A0598
Title: A discrete-time mover and stayer model with time-varying covariates for studying Italian student mobility
Authors: Martina Vittorietti - Delft University of Technology (Netherlands) [presenting]
Eni Musta - University of Amsterdam (Netherlands)
Abstract: The mover-stayer model, also known as the "cure model", is a model to study social change over time in a heterogeneous population. It extends the first-order Markov process by recognizing a subgroup of individuals called "stayers," who will not experience the target event. Traditionally, the probability of being a stayer is the same for all individuals and corresponds to the proportion of stayers in any given state. However, this probability can be influenced by fixed-time covariates and time-varying covariates. The inclusion of the latter is not trivial.

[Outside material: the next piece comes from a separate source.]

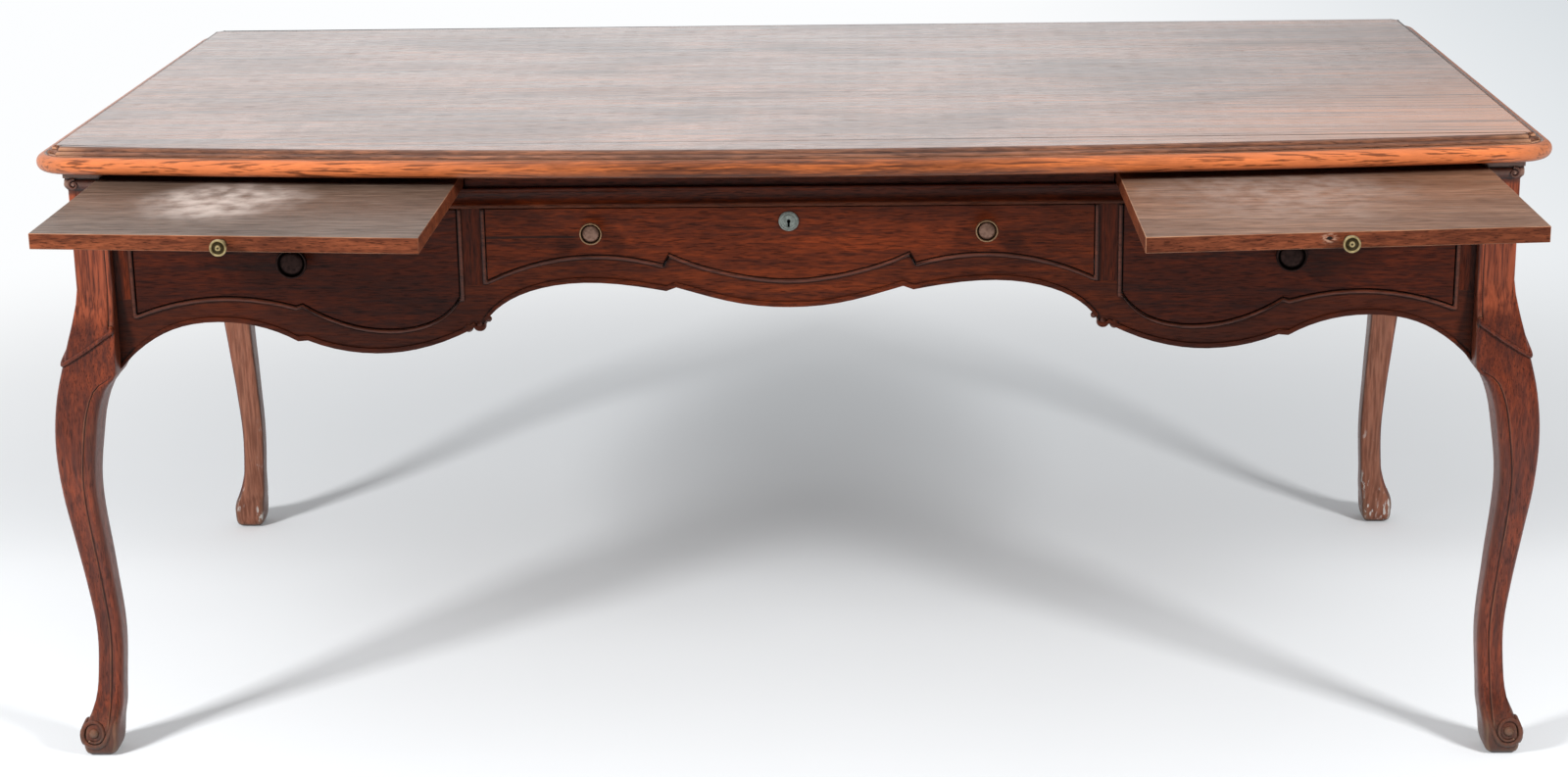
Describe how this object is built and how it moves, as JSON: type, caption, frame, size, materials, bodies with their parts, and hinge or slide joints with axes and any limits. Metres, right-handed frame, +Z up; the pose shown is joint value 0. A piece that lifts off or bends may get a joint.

When subjects are assessed periodically over a certain period, panel data is dealt with. Panel data are common in the education field. A new dynamic version of the discrete mover-stayer model is presented using multinomial logistic regression with time-varying covariates, specifically focusing on panel data on the mobility of Italian Master's students. Factors such as the students' undergraduate degrees and the rankings of their universities are considered time-varying covariates in modeling their probability of moving; sex and age at enrollment as fixed-time covariates. The model employs a maximum likelihood estimation approach, integrating both the multinomial responses and the stayer status. Its identifiability is evaluated, simulation studies are conducted, and its performance is compared against established models in the literature.